> _Problem_
Return, word for word, the lines from the line holding "const lidAssembly = new THREE.Group();" through the line holding "obj.parent = empty". Include both end lines and no others.

>> Start

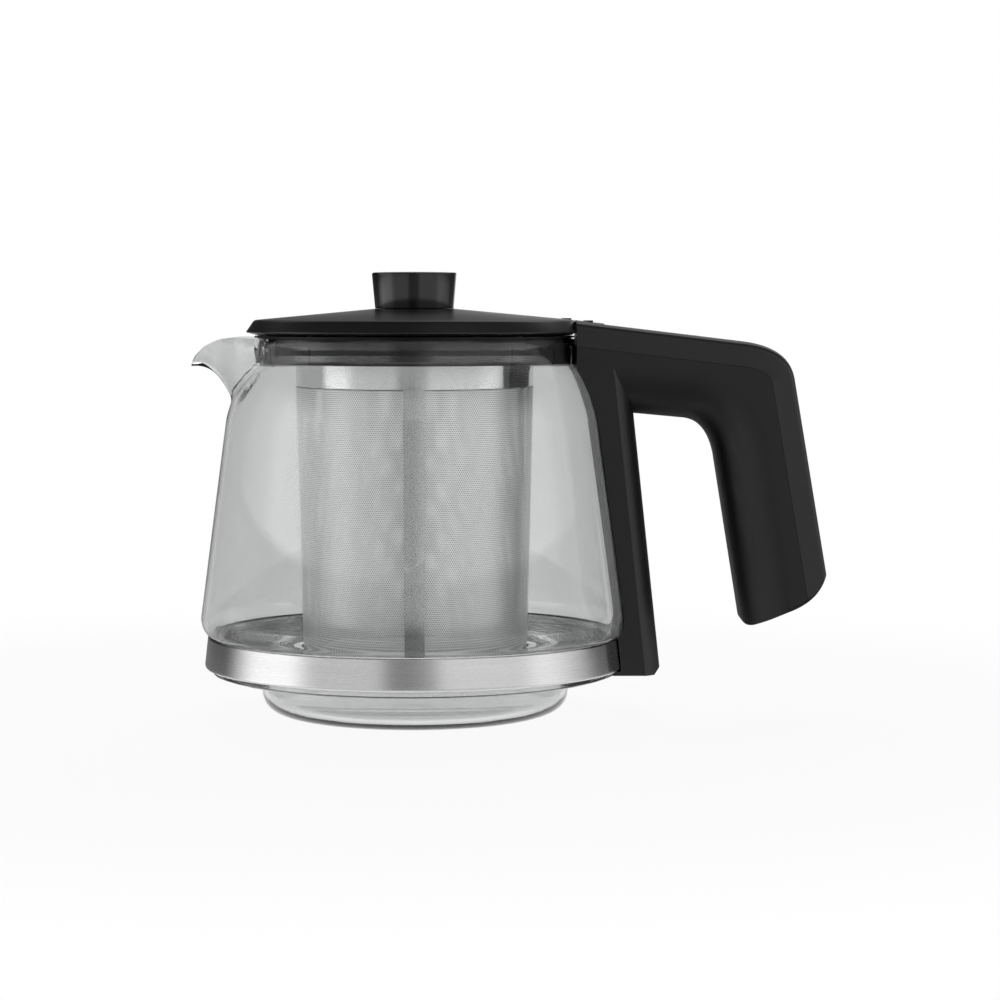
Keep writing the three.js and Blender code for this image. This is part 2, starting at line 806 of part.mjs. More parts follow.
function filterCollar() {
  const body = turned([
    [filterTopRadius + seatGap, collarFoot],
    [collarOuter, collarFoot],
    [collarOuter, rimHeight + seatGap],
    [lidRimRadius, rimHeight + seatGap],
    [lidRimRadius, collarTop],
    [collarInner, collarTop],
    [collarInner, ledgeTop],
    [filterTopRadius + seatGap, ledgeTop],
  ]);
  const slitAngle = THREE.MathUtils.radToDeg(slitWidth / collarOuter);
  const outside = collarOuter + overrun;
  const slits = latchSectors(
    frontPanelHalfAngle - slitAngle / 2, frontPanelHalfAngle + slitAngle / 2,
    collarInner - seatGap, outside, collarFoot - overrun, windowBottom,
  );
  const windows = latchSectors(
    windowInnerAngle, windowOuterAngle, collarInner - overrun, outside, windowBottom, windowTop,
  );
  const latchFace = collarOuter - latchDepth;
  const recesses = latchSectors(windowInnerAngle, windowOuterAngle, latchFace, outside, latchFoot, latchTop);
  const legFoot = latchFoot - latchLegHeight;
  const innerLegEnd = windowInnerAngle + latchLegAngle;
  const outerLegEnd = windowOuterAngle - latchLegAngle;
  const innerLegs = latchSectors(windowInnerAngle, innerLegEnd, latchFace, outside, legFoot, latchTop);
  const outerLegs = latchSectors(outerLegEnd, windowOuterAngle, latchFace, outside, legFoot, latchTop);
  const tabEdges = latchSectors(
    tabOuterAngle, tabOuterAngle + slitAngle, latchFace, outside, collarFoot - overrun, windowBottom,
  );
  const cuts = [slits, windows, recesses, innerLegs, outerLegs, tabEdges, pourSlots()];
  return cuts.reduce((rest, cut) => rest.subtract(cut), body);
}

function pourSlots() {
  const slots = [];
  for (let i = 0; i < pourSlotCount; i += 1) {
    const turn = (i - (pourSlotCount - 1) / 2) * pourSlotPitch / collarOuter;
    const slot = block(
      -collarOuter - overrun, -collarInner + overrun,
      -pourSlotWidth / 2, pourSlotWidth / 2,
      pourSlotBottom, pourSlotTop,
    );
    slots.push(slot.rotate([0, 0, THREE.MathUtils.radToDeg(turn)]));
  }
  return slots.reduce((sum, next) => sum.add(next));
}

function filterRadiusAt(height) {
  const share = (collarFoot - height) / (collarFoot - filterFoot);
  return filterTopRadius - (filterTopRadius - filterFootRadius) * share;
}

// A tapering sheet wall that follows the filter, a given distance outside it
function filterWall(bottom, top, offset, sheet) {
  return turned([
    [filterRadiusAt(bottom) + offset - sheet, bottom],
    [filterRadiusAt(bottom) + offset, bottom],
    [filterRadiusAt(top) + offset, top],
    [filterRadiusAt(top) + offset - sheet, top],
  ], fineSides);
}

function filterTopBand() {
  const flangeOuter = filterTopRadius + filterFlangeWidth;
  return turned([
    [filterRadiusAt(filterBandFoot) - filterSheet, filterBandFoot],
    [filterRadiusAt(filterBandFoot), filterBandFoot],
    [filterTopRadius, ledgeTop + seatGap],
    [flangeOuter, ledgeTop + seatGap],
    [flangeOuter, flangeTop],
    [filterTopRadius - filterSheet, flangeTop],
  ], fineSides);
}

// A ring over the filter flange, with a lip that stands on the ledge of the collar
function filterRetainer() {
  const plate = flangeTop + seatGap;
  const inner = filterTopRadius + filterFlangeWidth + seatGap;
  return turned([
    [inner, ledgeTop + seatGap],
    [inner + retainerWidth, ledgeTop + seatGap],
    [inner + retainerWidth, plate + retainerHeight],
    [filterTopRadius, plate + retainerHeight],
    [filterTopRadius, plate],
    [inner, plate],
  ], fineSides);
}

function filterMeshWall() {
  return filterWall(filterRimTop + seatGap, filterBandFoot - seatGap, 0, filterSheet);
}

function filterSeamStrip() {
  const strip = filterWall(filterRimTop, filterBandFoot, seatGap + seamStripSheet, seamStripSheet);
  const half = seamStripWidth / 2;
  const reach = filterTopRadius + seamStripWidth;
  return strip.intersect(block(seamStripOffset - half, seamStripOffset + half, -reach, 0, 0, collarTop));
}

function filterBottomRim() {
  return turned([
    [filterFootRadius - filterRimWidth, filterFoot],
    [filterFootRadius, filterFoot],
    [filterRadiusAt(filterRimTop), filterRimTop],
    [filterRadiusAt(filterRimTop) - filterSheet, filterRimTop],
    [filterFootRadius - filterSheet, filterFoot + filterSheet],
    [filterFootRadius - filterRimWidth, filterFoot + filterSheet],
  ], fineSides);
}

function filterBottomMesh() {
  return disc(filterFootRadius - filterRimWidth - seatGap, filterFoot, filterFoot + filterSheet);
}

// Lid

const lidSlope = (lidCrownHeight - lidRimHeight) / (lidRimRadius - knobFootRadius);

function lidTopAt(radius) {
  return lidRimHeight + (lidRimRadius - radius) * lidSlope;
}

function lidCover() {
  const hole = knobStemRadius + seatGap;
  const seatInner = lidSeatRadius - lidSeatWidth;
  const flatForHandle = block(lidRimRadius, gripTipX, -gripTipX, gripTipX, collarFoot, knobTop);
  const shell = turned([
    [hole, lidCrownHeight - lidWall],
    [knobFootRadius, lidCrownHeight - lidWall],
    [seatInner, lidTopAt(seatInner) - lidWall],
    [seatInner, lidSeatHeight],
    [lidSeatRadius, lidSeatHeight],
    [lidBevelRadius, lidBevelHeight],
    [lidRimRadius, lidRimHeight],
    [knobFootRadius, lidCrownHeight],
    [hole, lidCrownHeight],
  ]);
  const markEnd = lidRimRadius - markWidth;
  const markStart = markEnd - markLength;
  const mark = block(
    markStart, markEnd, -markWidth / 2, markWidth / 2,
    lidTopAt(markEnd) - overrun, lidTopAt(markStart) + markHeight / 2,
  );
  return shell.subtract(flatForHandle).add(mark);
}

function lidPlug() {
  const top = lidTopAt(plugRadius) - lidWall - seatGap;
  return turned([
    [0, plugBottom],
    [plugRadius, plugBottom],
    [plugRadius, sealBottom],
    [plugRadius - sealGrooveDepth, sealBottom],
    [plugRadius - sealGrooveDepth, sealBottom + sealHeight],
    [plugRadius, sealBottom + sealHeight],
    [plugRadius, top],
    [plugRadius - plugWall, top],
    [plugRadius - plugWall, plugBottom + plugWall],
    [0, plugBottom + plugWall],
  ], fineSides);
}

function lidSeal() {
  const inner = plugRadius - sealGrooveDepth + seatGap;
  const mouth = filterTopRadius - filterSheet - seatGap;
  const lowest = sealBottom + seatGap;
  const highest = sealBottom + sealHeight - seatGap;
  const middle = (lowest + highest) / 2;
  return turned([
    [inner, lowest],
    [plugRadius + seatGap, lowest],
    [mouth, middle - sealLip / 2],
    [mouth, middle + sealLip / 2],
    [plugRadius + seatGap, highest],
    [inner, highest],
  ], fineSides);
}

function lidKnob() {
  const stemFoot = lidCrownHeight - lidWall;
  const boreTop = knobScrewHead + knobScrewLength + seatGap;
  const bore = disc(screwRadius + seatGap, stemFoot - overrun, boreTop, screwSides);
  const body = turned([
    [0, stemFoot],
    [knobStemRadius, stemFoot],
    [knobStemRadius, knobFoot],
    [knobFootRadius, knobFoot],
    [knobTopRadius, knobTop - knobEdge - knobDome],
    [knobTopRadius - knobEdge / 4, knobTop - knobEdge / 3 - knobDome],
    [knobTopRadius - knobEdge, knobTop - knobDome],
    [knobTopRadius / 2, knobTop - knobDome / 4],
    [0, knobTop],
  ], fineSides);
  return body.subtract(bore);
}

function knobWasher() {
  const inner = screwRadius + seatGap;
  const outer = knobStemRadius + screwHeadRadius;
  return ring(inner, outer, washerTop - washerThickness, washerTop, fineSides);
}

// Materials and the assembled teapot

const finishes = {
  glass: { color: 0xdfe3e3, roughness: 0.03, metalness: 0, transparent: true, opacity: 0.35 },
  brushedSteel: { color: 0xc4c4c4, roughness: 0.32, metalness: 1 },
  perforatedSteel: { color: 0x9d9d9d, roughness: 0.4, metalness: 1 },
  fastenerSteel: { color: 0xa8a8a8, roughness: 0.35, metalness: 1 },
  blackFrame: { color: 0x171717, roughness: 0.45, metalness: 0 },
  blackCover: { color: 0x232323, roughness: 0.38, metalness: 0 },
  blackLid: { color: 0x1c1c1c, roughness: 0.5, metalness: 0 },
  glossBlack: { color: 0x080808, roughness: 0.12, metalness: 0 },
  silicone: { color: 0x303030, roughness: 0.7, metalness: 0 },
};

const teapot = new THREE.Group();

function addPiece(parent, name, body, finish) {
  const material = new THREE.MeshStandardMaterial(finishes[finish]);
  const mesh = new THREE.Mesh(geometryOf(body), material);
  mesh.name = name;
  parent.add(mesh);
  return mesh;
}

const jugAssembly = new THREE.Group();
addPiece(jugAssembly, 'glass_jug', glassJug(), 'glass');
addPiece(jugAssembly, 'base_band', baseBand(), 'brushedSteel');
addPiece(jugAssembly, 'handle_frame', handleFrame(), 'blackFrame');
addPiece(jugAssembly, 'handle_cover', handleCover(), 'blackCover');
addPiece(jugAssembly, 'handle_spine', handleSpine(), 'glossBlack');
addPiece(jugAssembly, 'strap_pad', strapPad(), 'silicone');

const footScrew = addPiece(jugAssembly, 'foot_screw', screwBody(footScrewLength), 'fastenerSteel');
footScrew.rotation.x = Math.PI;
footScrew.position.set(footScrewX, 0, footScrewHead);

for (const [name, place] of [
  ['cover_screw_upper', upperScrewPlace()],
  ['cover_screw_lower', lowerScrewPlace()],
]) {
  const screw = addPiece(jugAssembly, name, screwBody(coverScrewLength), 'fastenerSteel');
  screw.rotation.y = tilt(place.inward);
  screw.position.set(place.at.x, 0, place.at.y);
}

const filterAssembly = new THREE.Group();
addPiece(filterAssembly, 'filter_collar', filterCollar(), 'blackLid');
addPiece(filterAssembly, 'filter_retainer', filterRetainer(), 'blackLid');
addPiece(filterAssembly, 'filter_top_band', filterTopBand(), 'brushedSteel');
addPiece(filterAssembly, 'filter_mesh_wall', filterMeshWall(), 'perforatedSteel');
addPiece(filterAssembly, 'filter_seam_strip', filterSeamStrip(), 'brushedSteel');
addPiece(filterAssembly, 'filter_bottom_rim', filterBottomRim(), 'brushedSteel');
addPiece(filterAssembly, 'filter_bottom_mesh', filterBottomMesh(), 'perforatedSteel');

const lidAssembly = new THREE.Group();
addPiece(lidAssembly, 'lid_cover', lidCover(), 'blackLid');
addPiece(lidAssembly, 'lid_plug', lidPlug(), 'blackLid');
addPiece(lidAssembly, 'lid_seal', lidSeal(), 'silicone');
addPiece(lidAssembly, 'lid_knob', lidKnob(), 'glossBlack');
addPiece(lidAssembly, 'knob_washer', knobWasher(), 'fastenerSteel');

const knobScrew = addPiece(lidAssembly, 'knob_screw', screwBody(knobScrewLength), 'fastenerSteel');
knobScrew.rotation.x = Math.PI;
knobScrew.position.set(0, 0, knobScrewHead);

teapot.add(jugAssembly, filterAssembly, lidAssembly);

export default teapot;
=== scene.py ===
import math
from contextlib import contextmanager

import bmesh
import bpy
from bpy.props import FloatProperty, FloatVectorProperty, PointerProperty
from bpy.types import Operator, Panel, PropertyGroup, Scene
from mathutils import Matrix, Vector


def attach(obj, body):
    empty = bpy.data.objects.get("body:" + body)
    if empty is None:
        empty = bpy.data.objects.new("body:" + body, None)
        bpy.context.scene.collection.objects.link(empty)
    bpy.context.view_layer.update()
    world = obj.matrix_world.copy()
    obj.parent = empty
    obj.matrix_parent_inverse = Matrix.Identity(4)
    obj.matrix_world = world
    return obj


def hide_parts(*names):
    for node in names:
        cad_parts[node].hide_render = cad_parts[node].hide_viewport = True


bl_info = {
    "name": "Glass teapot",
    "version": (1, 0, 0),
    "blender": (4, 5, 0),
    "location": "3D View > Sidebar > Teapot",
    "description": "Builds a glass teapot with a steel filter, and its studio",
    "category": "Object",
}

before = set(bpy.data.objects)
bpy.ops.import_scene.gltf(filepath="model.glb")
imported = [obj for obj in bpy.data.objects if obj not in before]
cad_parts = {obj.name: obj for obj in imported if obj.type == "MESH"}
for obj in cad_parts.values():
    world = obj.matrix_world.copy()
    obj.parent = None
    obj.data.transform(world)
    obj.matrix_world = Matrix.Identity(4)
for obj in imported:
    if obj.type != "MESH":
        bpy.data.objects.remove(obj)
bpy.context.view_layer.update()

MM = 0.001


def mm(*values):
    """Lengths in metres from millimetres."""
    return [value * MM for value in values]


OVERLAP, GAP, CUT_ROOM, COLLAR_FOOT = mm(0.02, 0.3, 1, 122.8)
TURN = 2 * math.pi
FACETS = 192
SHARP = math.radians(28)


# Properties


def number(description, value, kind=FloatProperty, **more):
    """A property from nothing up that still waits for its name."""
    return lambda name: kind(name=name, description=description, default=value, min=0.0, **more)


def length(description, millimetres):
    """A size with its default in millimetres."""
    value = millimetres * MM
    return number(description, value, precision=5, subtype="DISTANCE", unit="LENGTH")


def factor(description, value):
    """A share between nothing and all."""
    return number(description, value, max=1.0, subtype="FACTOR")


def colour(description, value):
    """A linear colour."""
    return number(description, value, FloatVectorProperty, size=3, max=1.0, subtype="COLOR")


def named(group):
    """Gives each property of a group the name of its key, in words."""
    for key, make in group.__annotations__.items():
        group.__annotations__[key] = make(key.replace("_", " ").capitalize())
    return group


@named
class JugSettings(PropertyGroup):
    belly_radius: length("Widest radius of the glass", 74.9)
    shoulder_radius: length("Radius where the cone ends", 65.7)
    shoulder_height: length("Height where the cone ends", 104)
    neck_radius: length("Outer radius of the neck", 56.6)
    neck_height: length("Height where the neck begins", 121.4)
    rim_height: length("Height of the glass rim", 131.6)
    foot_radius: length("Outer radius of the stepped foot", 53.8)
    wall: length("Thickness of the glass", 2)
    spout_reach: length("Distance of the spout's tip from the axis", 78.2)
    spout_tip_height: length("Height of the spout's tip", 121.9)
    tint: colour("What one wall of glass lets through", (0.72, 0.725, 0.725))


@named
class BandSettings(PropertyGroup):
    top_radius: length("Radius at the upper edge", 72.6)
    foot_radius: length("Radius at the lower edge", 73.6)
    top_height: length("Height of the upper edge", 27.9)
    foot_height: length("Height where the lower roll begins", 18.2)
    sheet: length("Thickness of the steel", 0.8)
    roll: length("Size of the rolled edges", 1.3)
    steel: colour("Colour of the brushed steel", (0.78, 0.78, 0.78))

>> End

> _Result of the task_
const lidAssembly = new THREE.Group();
addPiece(lidAssembly, 'lid_cover', lidCover(), 'blackLid');
addPiece(lidAssembly, 'lid_plug', lidPlug(), 'blackLid');
addPiece(lidAssembly, 'lid_seal', lidSeal(), 'silicone');
addPiece(lidAssembly, 'lid_knob', lidKnob(), 'glossBlack');
addPiece(lidAssembly, 'knob_washer', knobWasher(), 'fastenerSteel');

const knobScrew = addPiece(lidAssembly, 'knob_screw', screwBody(knobScrewLength), 'fastenerSteel');
knobScrew.rotation.x = Math.PI;
knobScrew.position.set(0, 0, knobScrewHead);

teapot.add(jugAssembly, filterAssembly, lidAssembly);

export default teapot;
=== scene.py ===
import math
from contextlib import contextmanager

import bmesh
import bpy
from bpy.props import FloatProperty, FloatVectorProperty, PointerProperty
from bpy.types import Operator, Panel, PropertyGroup, Scene
from mathutils import Matrix, Vector


def attach(obj, body):
    empty = bpy.data.objects.get("body:" + body)
    if empty is None:
        empty = bpy.data.objects.new("body:" + body, None)
        bpy.context.scene.collection.objects.link(empty)
    bpy.context.view_layer.update()
    world = obj.matrix_world.copy()
    obj.parent = empty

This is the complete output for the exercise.